Produced by Wax Wings, this was hot theatre, as thrilling and vital as when it was first produced in 1947, not the kind of thing where you sit in a box seat and show off your expensive clothes.
"The Valentine Trilogy"
The script may be self-indulgent and flawed, but the Circuit Theatre deserves praise for this epic three-play ensemble creation. Skylar Fox and the vibrant, energetic company took full advantage of this cross-genre, literary pastiche to experiment with thrillingly diverse theatrical forms. With remarkably few resources, this company created an amazingly picturesque environment of light, sound, puppetry and performance that attempted to communicate a love story in a trilogy that superseded the linearity of time, dimensionality of space, and even the perception of individual identity. This company changes the way we conceive urban summer stock theatre.

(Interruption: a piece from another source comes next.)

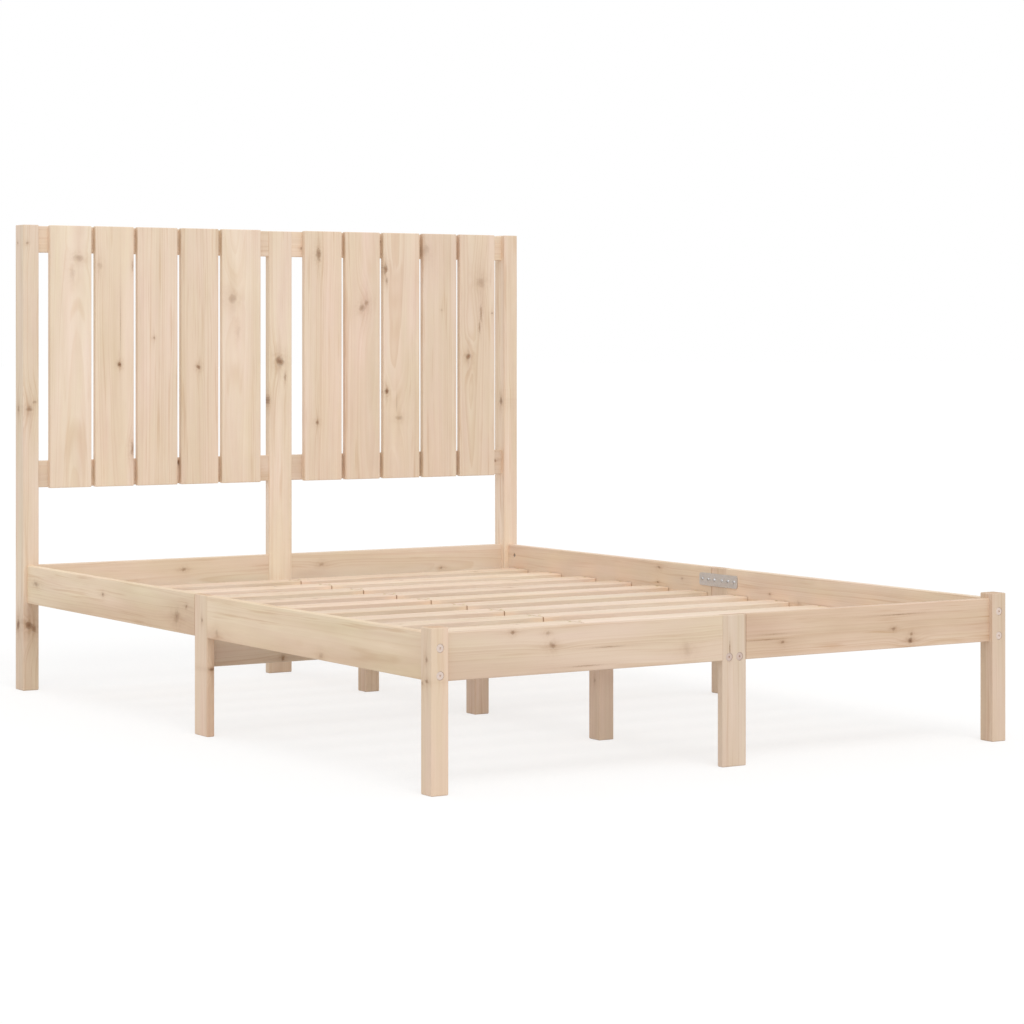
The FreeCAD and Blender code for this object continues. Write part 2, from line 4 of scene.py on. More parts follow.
import bmesh
import bpy
from mathutils import Matrix, Vector


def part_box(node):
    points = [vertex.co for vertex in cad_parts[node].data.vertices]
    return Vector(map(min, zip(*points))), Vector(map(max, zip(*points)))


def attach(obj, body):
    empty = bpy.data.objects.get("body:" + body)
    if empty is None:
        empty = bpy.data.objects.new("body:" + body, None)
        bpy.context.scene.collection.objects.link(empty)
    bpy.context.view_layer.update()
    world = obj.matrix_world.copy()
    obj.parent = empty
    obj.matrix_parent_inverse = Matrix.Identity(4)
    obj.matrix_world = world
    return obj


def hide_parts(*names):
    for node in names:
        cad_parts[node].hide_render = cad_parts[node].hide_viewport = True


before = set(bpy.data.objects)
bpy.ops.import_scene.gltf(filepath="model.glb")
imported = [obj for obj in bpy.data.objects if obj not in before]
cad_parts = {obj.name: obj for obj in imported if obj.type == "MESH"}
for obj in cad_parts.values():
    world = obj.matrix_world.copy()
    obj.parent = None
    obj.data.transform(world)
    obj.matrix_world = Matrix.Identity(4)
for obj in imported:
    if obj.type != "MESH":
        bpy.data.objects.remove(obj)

bl_info = {
    "name": "Pine bed frame",
    "version": (1, 0, 0),
    "blender": (4, 5, 0),
    "location": "3D View > Sidebar > Bed frame",
    "description": "Wood finishes, bolts, nuts, plates and screws for a slatted pine bed frame",
    "category": "Object",
}

AXES = "xyz"
NEAR = 1e-6  # places no further apart than this are the same
TURNED_SIDES = 24  # sides of a bolt or a barrel nut
SCREW_SIDES = 12  # sides of a screw head
SHARP_ANGLE = math.radians(35)  # edges of a fitting sharper than this stay crisp
KNOT_TRACES = ("Bend", "Core", "Rim", "Stain")  # what knots do to the wood round them


class Look:
    """How one timber's wood differs from plain straight-grained pine. On some timbers the tone and the
    darker band are painted shade, and on one painted light.
    """

    tone = 1.0  # lightness against the common wood; on some timbers painted shade, on one painted light
    blush = 0.10  # pinkness
    amber = 0.0  # yellowness
    figure = 1.0  # strength of the streaks and fine lines
    rings_show = 1.0  # strength of the growth rings
    rings = 1.0  # ring width against the common one
    pith = (0.06, 0.06)  # the tree's middle, across and through the timber from its own middle
    tilt = (0.003, 0.004)  # how the pith leans away along the grain
    heart_and_shade = (0.0, 0.0, 0.0, 0.01)  # edge across, slope, depth and blur of the darker band: heartwood, and on some timbers painted shade
    # A knot is the axis square to the face, its place across and along the grain, its radius,
    # its darkness and how much longer than wide it is.
    knots = ()

    def __init__(self, **differences):
        vars(self).update(differences)


# Timbers with a look of their own, most of them in view. unseen_look serves the others. Several darker
# tones and bands here are painted shade of the bedding that the scene leaves out.
LOOKS = {
    "headboard_board_01": Look(
        tone=1.01, blush=-0.3, rings_show=0.6, rings=1.2, pith=(0.012, 0.052), tilt=(0.004, 0.016),
        knots=(("y", -0.5597, 1.042, 0.011, 0.5, 0.7), ("y", -0.574, 1.004, 0.006, 0.32, 2.2))),
    "headboard_board_02": Look(
        tone=1.02, pith=(0.022, 0.07), tilt=(0.002, -0.012),
        knots=(("y", -0.5042, 1.0242, 0.006, 0.35, 1.3), ("y", -0.45, 0.783, 0.0042, 1.0, 1.2),
               ("y", -0.416, 0.576, 0.005, 0.65, 3.2), ("y", -0.416, 1.025, 0.0026, 0.5, 5.0),
               ("y", -0.448, 0.88, 0.001, 0.5, 70.0))),
    "headboard_board_03": Look(
        tone=0.97, blush=-0.1, rings=1.1, pith=(0.11, 0.07),
        knots=(("y", -0.358, 0.848, 0.003, 0.6, 1.1),)),
    "headboard_board_04": Look(
        tone=0.98, pith=(-0.08, 0.06), tilt=(-0.004, 0.006),
        knots=(("y", -0.236, 0.7755, 0.0046, 0.8, 1.1),)),
    "headboard_board_05": Look(
        blush=-0.25, rings_show=0.7, rings=1.15, pith=(-0.018, 0.065), tilt=(-0.003, -0.012),
        knots=(("y", -0.1425, 0.9466, 0.0105, 0.5, 1.0), ("y", -0.127, 0.862, 0.006, 0.25, 2.2))),
    "headboard_board_06": Look(
        tone=0.98, rings=0.95, pith=(0.1, 0.06), tilt=(0.005, 0.004),
        knots=(("y", 0.102, 1.062, 0.006, 0.7, 2.4), ("y", 0.0992, 0.6324, 0.0044, 0.85, 1.1))),
    "headboard_board_07": Look(
        tone=0.95, blush=0.21, rings=1.1, pith=(0.02, 0.06), tilt=(0.003, -0.014),
        knots=(("y", 0.231, 0.926, 0.0088, 0.62, 1.0), ("y", 0.243, 0.938, 0.0062, 0.58, 1.2))),
    "headboard_board_08": Look(
        tone=0.98, rings_show=0.8, pith=(-0.02, 0.06), tilt=(0.004, -0.014),
        knots=(("y", 0.299, 1.026, 0.005, 0.8, 2.2), ("y", 0.303, 0.996, 0.003, 0.6, 2.6),
               ("y", 0.302, 0.7094, 0.0048, 1.0, 1.5), ("y", 0.339, 0.641, 0.011, 0.5, 0.5),
               ("y", 0.333, 0.68, 0.0011, 0.5, 22.0))),
    "headboard_board_09": Look(
        tone=0.95, blush=0.21, pith=(0.1, 0.07), tilt=(-0.003, 0.004),
        knots=(("y", 0.4165, 1.0761, 0.0105, 0.4, 1.5), ("y", 0.469, 0.921, 0.003, 0.45, 0.6))),
    "headboard_board_10": Look(
        tone=0.96, blush=0.21, rings_show=0.8, rings=1.05, pith=(-0.018, 0.06), tilt=(-0.004, -0.013),
        knots=(("y", 0.591, 0.9945, 0.012, 0.45, 1.0), ("y", 0.59, 0.913, 0.0032, 0.6, 6.0),
               ("y", 0.585, 0.876, 0.0026, 0.6, 6.0), ("y", 0.5505, 0.7992, 0.0062, 0.9, 1.0),
               ("y", 0.624, 0.9135, 0.0028, 0.6, 0.7))),
    "head_centre_post": Look(
        blush=-0.4, rings_show=0.55, rings=1.05, pith=(0.09, 0.07), tilt=(0.002, 0.004),
        # The darker band at the post's lower end is painted shade of the bedding that the scene leaves out.
        heart_and_shade=(-0.36, -1.0, 0.46, 0.05),
        knots=(("y", -0.0033, 0.7895, 0.0098, 0.85, 1.1), ("y", 0.013, 0.748, 0.003, 0.6, 3.0),
               ("y", -0.0335, 0.69, 0.0034, 0.8, 3.0))),
    "head_post_left": Look(
        # The darker band at the post's lower end is painted shade of the bedding that the scene leaves out,
        # on wood with some heartwood there too.
        tone=0.96, rings=0.95, tilt=(0.002, 0.003), heart_and_shade=(-0.36, -1.0, 0.36, 0.05),
        knots=(("y", -0.6921, 1.0757, 0.003, 0.6, 1.0), ("x", 0.9675, 1.0765, 0.003, 0.6, 1.0),
               ("y", -0.686, 0.677, 0.0078, 0.75, 0.8), ("x", 0.9638, 0.676, 0.0062, 0.65, 1.2),
               ("y", -0.6728, 0.693, 0.0055, 0.55, 0.6), ("x", 0.9651, 0.157, 0.0068, 1.0, 1.6),
               ("y", -0.6878, 0.157, 0.0076, 1.0, 1.1), ("y", -0.6765, 0.15, 0.0068, 0.8, 1.4))),
    "head_post_right": Look(
        # The lighter tone with a darker band along the front is painted light: it makes the left face
        # lighter than the front.
        tone=1.05, blush=-0.1, figure=1.3, rings=0.95, pith=(-0.06, 0.065), tilt=(0.002, -0.003),
        heart_and_shade=(-0.016, 0.0, 0.27, 0.008),
        knots=(("x", 0.951, 0.6818, 0.007, 0.75, 1.4), ("x", 0.9685, 0.5218, 0.005, 0.75, 1.2))),
    "headboard_low_rail_left": Look(
        tone=0.92, rings=0.9, pith=(0.02, 0.08), tilt=(0.002, 0.01),
        knots=(("y", 0.5392, -0.285, 0.006, 0.9, 1.2),)),
    "headboard_low_rail_right": Look(
        tone=0.87, rings=0.9, pith=(0.11, 0.06), tilt=(0.003, 0.006),
        knots=(("y", 0.524, 0.6415, 0.0044, 0.85, 0.8), ("y", 0.539, 0.27, 0.004, 0.6, 1.3))),
    "side_rail_left_head": Look(
        tone=0.985, amber=0.75, figure=1.3, rings=0.9, pith=(0.07, 0.05), tilt=(0.004, 0.004),
        # The darker band along the lower part is heartwood and painted shade from under the bed.
        heart_and_shade=(-0.009, -0.085, 0.55, 0.028),
        knots=(("x", 0.26, 0.88, 0.006, 0.6, 2.2), ("x", 0.2635, 0.4966, 0.004, 0.8, 1.0),
               ("x", 0.2696, 0.0657, 0.0036, 0.75, 1.0), ("x", 0.243, 0.1109, 0.0092, 0.68, 1.2))),
    "side_rail_left_foot": Look(
        tone=0.99, amber=0.85, figure=1.3, rings=1.1, pith=(-0.02, -0.055), tilt=(-0.01, 0.006),
        # The darker band along the lower part is heartwood and painted shade from under the bed.
        heart_and_shade=(-0.013, -0.028, 0.46, 0.024),
        knots=(("x", 0.224, -0.08, 0.0085, 0.42, 0.8), ("x", 0.219, -0.538, 0.0056, 0.45, 1.4))),
    "side_mid_leg_left": Look(
        tone=0.96, blush=0.52, amber=0.2, figure=0.6, rings_show=0.7, rings=0.9, pith=(0.07, 0.06),
        # The darker band on the foot-side face is painted shade of the bedding that the scene leaves out.
        heart_and_shade=(-0.026, 0.0, 0.42, 0.004),
        knots=(("x", -0.0102, 0.2463, 0.0036, 0.75, 1.1), ("y", -0.6803, 0.1433, 0.0058, 1.0, 0.5))),
    "foot_corner_leg_left": Look(
        tone=0.95, blush=0.62, amber=0.2, figure=0.5, rings_show=0.7, rings=0.85, pith=(0.06, 0.07),
        tilt=(0.003, 0.003),
        knots=(("x", -0.9633, 0.251, 0.0042, 0.7, 1.2), ("x", -0.9655, 0.211, 0.0062, 0.72, 0.6),
               ("x", -0.95, 0.206, 0.005, 0.5, 0.7))),
    # The centre legs' darker tones are painted shade of the bedding that the scene leaves out.
    "centre_leg_foot": Look(
        tone=0.86, blush=0.28, rings=0.9, pith=(-0.05, 0.06), tilt=(0.002, 0.004),
        knots=(("x", -0.505, 0.125, 0.004, 0.5, 1.2),)),
    "centre_leg_middle": Look(
        tone=0.86, blush=0.28, rings=0.85, tilt=(0.003, 0.003)),
    "centre_leg_head": Look(
        tone=0.88, blush=0.28, rings=0.9, pith=(0.05, -0.06), tilt=(0.003, 0.003)),
    # The cross beams' darker tones are painted shade of the bedding that the scene leaves out, with the
    # right beam matched to the left.
    "cross_beam_left": Look(
        tone=0.77, blush=0.35, rings=0.9, pith=(0.06, 0.05),
        knots=(("y", 0.155, -0.5, 0.0058, 0.85, 0.7), ("y", 0.19, -0.26, 0.005, 0.55, 1.2))),
    "cross_beam_right": Look(
        tone=0.8, blush=0.3, rings=0.9, pith=(-0.06, 0.05), tilt=(0.003, -0.004),
        knots=(("y", 0.17, 0.34, 0.0046, 0.6, 1.3), ("y", 0.188, 0.53, 0.0032, 0.7, 1.2))),
    # Its darker tone is painted shade from under the bed.
    "side_mid_leg_right": Look(
        tone=0.91, blush=0.25, rings=0.9, pith=(0.07, 0.06),
        knots=(("x", 0.006, 0.208, 0.0046, 0.75, 1.3), ("x", -0.016, 0.104, 0.0032, 0.6, 1.2))),
    "foot_corner_leg_right": Look(
        tone=0.82, blush=0.35, amber=0.4, rings=0.85, pith=(-0.06, 0.06), tilt=(0.002, 0.004)),
    "foot_mid_leg": Look(
        tone=0.86, blush=0.25, rings_show=0.8, rings=0.85, pith=(0.08, 0.06), tilt=(0.003, 0.003),
        knots=(("y", -0.0114, 0.234, 0.0012, 0.8, 11.0),)),
    "foot_rail_left": Look(
        tone=0.88, blush=0.2, amber=0.3, figure=0.8, rings_show=0.8, pith=(-0.1, 0.06), tilt=(0.006, 0.004),
        heart_and_shade=(-0.0368, -0.1316, 0.4, 0.026),
        knots=(("y", 0.2926, -0.5188, 0.0036, 0.8, 1.1), ("y", 0.2615, -0.429, 0.0062, 0.7, 1.0),
               ("y", 0.286, -0.44, 0.0036, 0.5, 1.4), ("y", 0.2534, -0.301, 0.0011, 0.6, 30.0),
               ("y", 0.22, -0.352, 0.0011, 0.6, 30.0), ("y", 0.2363, -0.114, 0.012, 0.32, 1.0))),
    "foot_rail_right": Look(
        tone=0.86, blush=0.95, amber=0.5, figure=1.5, rings=0.85, pith=(-0.07, 0.06), tilt=(0.004, 0.004),
        heart_and_shade=(-0.2, -0.9, 0.3, 0.06),
        knots=(("y", 0.2386, 0.1198, 0.0036, 0.75, 1.0), ("y", 0.25, 0.406, 0.0034, 0.75, 1.4),
               ("y", 0.2235, 0.4505, 0.005, 1.0, 1.1), ("y", 0.237, 0.4535, 0.0034, 0.7, 1.0),
               ("y", 0.279, 0.42, 0.0011, 0.65, 45.0), ("y", 0.246, 0.08, 0.0011, 0.6, 45.0),
               ("y", 0.256, 0.1, 0.001, 0.5, 30.0))),
}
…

"The Eight: Reindeer Monologues"
In legend, the sardon plant has chemical properties that make the person who consumes it laugh hysterically... until they die. This is the etymology of the word "sardonic," and this play epitomized that word, making us laugh even as we were sickened by what we were laughing at. Audiences were outraged (which is always a good sign). "This is not the way we like to look at Christmas!"
Terrence Patrick Haddad set a precedent when he walked on stage at the top of the show, but every other actor was able to layer onto his performance without faltering.
As we witnessed in Happy Medium’s award winning production of "Dog Sees God," director Lizette M. Morris can paint mood solely by shaping her actors performances, with nearly no assistance from theatrical spectacle.
With the help of her collaborator, Mikey DiLoreto, Morris brought us a play that had little more than a chair, a spotlight and eight amazingly talented actors with their noses painted black. With nothing but simple, sincere and intimate performances, this show caused us to reevaluate the idealistic way we look at the authority and institutions we hold dearest to our hearts.